→ **EXERCISE DIRECTIONS**: The lines below are to be quoted exactly, from the first through the one that contains "obj.rotation_quaternion = (at(*target)".
── RECORDED DATA ──
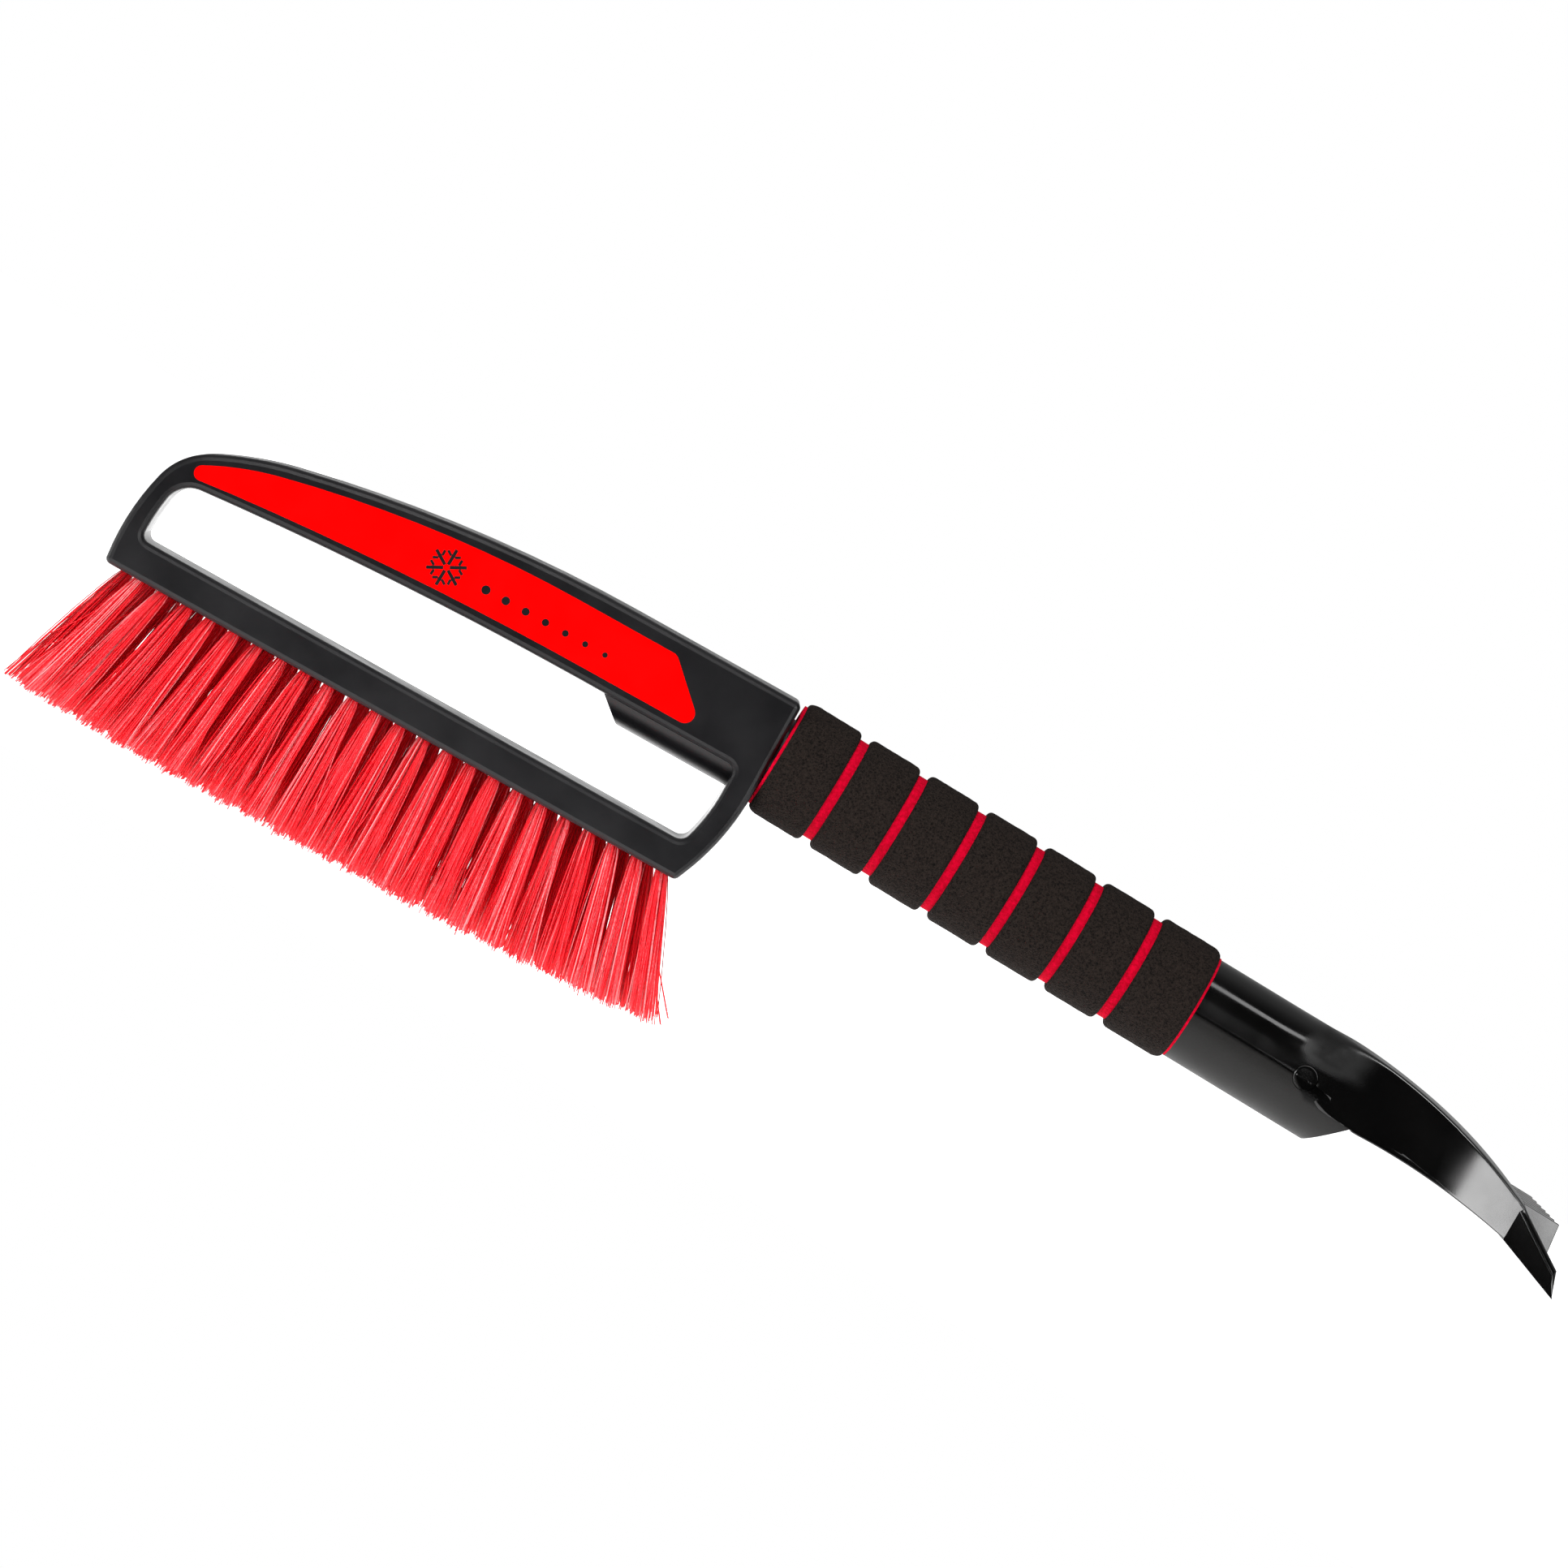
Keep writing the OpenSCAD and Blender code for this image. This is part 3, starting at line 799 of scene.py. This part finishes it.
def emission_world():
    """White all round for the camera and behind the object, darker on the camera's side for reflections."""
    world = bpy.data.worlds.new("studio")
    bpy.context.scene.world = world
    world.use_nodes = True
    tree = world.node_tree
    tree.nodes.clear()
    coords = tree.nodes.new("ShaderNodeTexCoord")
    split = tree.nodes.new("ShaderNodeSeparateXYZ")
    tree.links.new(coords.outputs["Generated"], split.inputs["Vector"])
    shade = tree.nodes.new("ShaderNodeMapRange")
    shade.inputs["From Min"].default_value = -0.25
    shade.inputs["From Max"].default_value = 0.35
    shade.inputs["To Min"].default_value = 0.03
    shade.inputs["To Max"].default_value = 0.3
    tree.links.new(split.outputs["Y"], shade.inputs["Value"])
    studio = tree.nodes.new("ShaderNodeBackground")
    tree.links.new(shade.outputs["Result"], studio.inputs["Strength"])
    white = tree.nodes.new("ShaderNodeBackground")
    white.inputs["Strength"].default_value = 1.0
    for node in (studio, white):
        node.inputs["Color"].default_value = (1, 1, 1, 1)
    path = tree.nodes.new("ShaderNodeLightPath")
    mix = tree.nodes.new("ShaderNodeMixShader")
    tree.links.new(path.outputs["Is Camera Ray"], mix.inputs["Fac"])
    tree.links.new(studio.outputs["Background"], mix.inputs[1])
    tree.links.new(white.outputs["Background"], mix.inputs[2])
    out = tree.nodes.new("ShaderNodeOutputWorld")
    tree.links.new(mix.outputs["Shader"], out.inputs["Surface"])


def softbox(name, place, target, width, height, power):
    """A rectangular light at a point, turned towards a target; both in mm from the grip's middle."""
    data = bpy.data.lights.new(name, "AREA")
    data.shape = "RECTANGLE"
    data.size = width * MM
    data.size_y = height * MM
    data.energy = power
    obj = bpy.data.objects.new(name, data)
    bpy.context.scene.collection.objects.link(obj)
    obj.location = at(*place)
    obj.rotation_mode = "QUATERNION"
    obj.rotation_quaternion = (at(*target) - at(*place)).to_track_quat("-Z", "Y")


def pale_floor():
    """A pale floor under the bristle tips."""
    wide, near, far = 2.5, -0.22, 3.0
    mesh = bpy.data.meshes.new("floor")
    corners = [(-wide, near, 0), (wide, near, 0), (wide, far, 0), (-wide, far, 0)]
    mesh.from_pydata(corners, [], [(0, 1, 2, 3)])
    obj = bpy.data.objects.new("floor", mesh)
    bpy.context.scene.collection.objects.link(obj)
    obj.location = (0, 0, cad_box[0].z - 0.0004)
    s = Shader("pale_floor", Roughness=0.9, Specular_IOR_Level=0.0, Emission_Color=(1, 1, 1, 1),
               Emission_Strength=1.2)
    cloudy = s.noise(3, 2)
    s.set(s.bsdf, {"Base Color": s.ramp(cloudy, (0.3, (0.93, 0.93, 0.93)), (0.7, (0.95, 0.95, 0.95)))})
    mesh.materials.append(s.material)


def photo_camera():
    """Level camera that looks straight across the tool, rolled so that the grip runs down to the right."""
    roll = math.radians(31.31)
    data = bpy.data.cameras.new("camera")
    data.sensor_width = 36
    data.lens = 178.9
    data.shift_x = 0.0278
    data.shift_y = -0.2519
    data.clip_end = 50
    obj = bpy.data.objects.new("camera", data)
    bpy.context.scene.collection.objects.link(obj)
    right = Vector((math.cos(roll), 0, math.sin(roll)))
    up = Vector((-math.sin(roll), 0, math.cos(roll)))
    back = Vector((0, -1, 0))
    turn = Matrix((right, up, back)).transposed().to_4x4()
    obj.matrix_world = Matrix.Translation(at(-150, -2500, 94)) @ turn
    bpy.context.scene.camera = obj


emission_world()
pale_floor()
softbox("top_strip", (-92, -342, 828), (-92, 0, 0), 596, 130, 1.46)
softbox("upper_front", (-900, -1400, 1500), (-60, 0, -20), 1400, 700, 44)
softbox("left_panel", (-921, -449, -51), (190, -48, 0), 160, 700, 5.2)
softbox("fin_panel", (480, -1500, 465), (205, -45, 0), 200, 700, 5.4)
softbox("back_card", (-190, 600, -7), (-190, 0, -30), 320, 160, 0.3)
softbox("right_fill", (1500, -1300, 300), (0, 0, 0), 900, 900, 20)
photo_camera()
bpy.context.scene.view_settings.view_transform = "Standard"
───
→ **REPLY**:
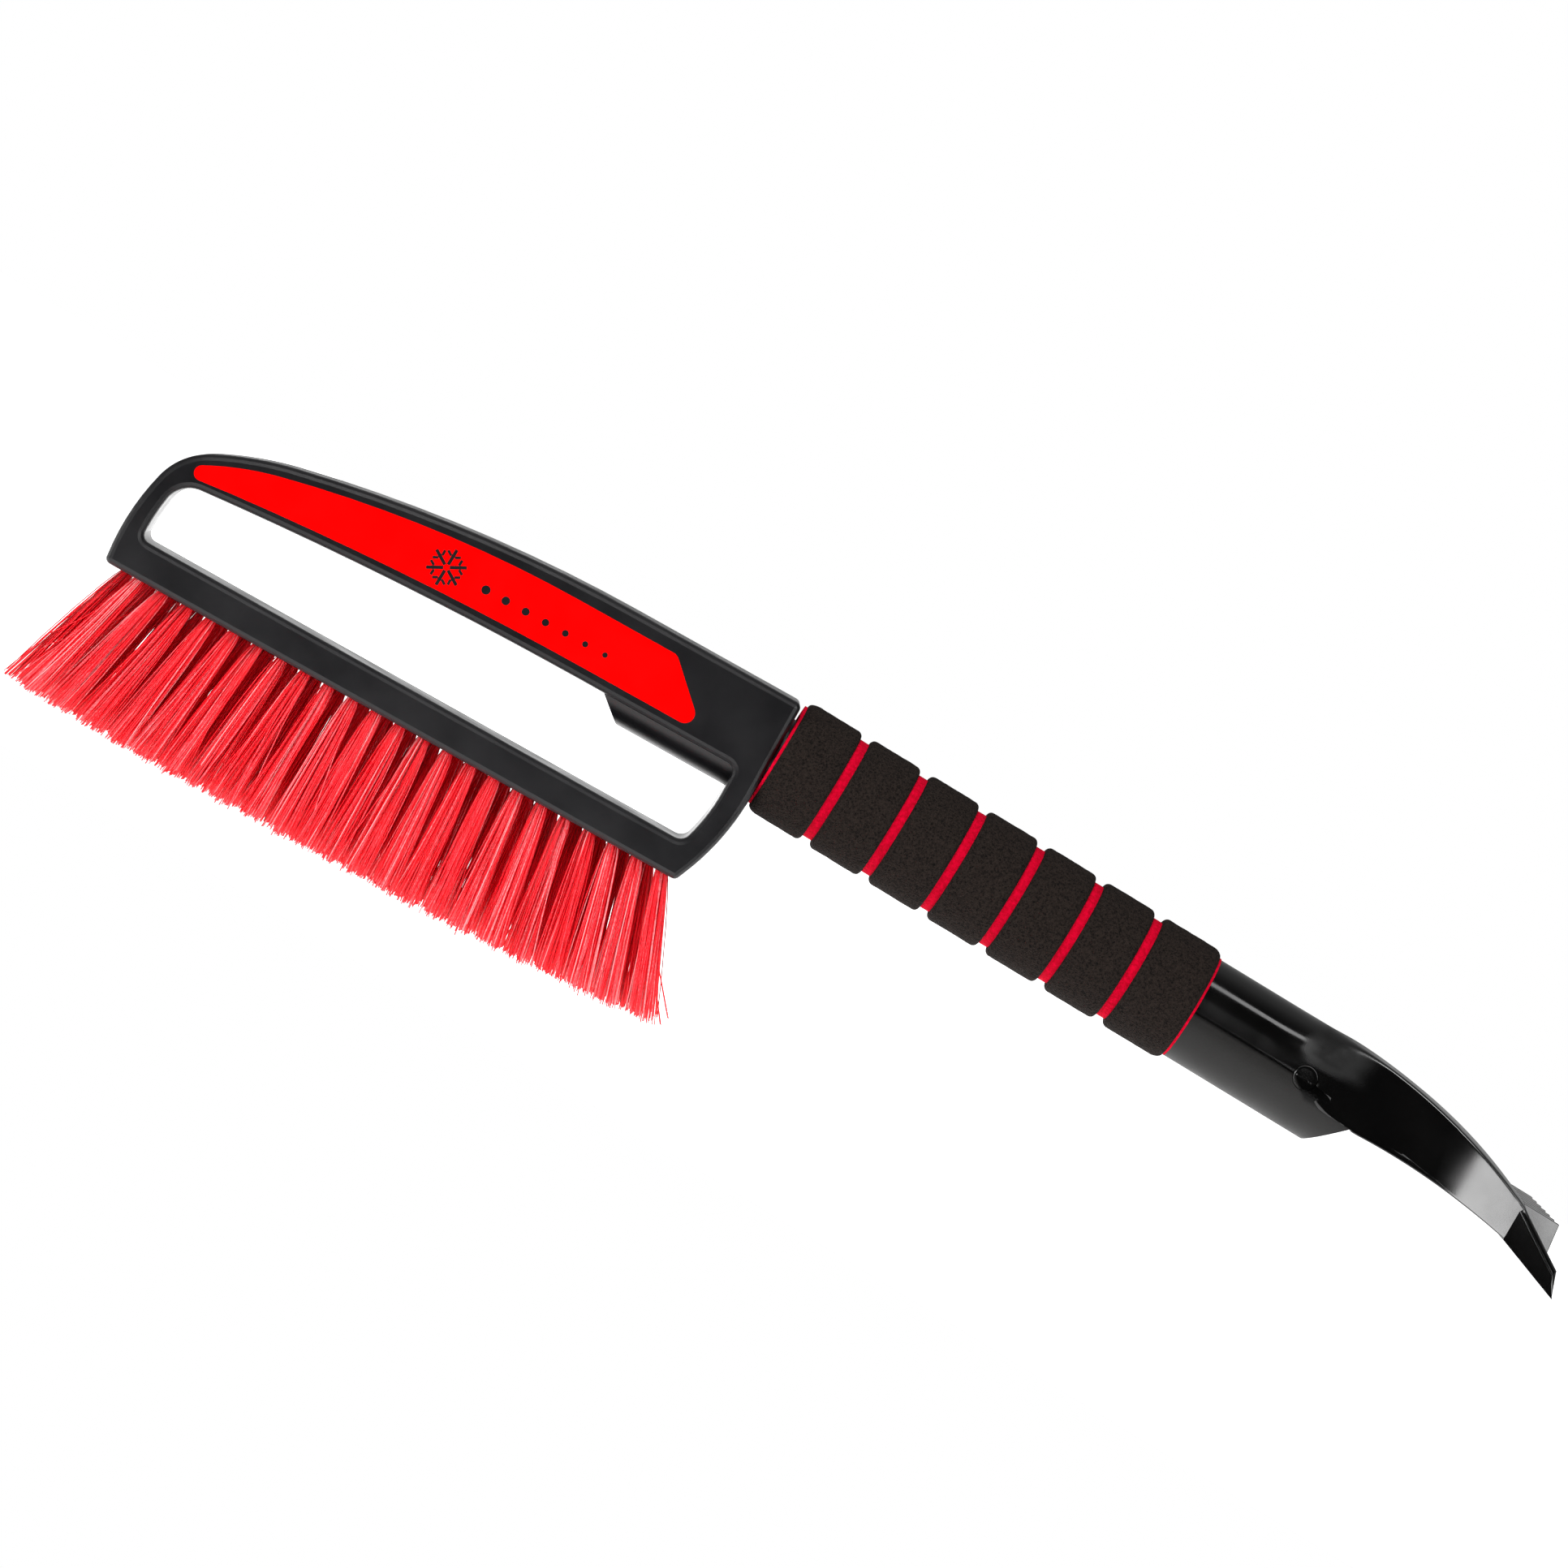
Keep writing the OpenSCAD and Blender code for this image. This is part 3, starting at line 799 of scene.py. This part finishes it.
def emission_world():
    """White all round for the camera and behind the object, darker on the camera's side for reflections."""
    world = bpy.data.worlds.new("studio")
    bpy.context.scene.world = world
    world.use_nodes = True
    tree = world.node_tree
    tree.nodes.clear()
    coords = tree.nodes.new("ShaderNodeTexCoord")
    split = tree.nodes.new("ShaderNodeSeparateXYZ")
    tree.links.new(coords.outputs["Generated"], split.inputs["Vector"])
    shade = tree.nodes.new("ShaderNodeMapRange")
    shade.inputs["From Min"].default_value = -0.25
    shade.inputs["From Max"].default_value = 0.35
    shade.inputs["To Min"].default_value = 0.03
    shade.inputs["To Max"].default_value = 0.3
    tree.links.new(split.outputs["Y"], shade.inputs["Value"])
    studio = tree.nodes.new("ShaderNodeBackground")
    tree.links.new(shade.outputs["Result"], studio.inputs["Strength"])
    white = tree.nodes.new("ShaderNodeBackground")
    white.inputs["Strength"].default_value = 1.0
    for node in (studio, white):
        node.inputs["Color"].default_value = (1, 1, 1, 1)
    path = tree.nodes.new("ShaderNodeLightPath")
    mix = tree.nodes.new("ShaderNodeMixShader")
    tree.links.new(path.outputs["Is Camera Ray"], mix.inputs["Fac"])
    tree.links.new(studio.outputs["Background"], mix.inputs[1])
    tree.links.new(white.outputs["Background"], mix.inputs[2])
    out = tree.nodes.new("ShaderNodeOutputWorld")
    tree.links.new(mix.outputs["Shader"], out.inputs["Surface"])


def softbox(name, place, target, width, height, power):
    """A rectangular light at a point, turned towards a target; both in mm from the grip's middle."""
    data = bpy.data.lights.new(name, "AREA")
    data.shape = "RECTANGLE"
    data.size = width * MM
    data.size_y = height * MM
    data.energy = power
    obj = bpy.data.objects.new(name, data)
    bpy.context.scene.collection.objects.link(obj)
    obj.location = at(*place)
    obj.rotation_mode = "QUATERNION"
    obj.rotation_quaternion = (at(*target) - at(*place)).to_track_quat("-Z", "Y")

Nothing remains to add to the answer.